▶ **Exercise directions**: Spot each line that carries the word "frame"; copy those lines.
»»
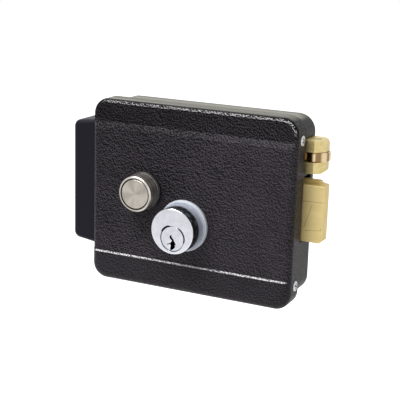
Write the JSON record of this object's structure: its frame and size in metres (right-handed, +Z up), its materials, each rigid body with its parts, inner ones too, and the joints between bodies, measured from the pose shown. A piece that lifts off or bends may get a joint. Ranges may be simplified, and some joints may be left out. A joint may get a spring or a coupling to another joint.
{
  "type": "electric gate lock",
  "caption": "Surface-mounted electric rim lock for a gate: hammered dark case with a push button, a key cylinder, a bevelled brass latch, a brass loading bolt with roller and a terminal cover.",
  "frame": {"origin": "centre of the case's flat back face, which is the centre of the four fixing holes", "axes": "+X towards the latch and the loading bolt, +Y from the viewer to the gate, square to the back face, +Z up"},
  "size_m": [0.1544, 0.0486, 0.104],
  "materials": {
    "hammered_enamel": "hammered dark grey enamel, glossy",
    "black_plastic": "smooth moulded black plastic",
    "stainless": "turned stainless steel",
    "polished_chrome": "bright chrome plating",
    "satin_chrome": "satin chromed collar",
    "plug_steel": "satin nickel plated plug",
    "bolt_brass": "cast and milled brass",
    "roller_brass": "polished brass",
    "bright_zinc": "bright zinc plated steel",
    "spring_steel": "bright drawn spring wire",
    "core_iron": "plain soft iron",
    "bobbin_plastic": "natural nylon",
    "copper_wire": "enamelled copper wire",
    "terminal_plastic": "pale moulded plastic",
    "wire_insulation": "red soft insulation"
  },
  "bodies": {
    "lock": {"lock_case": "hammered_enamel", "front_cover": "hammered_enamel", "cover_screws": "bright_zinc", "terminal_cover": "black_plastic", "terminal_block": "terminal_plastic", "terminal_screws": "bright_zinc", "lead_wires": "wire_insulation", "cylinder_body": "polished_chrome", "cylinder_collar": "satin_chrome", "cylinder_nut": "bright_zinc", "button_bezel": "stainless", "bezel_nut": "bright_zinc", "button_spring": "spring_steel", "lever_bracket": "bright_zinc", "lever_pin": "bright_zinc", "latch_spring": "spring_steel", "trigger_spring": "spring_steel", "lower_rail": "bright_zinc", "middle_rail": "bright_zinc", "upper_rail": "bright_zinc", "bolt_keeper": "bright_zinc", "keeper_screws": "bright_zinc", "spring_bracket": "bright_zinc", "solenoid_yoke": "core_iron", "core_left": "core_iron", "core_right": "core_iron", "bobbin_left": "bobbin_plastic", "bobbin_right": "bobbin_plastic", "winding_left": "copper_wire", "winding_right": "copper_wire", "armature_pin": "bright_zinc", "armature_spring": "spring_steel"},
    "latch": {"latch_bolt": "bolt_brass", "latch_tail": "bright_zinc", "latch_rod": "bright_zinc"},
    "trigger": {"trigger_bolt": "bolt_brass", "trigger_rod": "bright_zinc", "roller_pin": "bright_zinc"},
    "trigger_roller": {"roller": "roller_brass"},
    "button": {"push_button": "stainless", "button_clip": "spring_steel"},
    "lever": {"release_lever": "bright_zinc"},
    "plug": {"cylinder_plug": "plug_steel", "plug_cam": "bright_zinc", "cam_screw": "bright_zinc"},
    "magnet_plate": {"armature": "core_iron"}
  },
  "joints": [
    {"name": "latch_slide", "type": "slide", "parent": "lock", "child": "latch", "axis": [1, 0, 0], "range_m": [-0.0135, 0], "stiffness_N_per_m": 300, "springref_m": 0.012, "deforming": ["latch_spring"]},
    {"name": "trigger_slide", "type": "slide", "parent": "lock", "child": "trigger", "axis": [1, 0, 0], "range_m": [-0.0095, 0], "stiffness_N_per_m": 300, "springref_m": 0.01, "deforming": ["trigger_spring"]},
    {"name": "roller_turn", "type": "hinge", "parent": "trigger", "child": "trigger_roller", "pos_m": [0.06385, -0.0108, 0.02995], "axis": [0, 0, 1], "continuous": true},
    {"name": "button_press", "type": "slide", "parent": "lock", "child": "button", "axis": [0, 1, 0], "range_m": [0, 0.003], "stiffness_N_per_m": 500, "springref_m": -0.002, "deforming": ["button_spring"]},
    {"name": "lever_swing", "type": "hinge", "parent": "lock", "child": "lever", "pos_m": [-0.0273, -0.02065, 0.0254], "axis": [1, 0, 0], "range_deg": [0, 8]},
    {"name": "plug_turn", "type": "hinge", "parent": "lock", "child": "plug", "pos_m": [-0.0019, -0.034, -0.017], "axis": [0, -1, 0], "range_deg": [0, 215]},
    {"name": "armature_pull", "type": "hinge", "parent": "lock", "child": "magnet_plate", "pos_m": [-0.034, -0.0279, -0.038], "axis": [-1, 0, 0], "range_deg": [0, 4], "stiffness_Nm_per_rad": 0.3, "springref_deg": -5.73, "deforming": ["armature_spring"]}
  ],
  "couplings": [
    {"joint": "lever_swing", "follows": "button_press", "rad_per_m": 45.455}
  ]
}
««
▶ **Response for this exercise**:
Write the JSON record of this object's structure: its frame and size in metres (right-handed, +Z up), its materials, each rigid body with its parts, inner ones too, and the joints between bodies, measured from the pose shown. A piece that lifts off or bends may get a joint. Ranges may be simplified, and some joints may be left out. A joint may get a spring or a coupling to another joint.
  "frame": {"origin": "centre of the case's flat back face, which is the centre of the four fixing holes", "axes": "+X towards the latch and the loading bolt, +Y from the viewer to the gate, square to the back face, +Z up"},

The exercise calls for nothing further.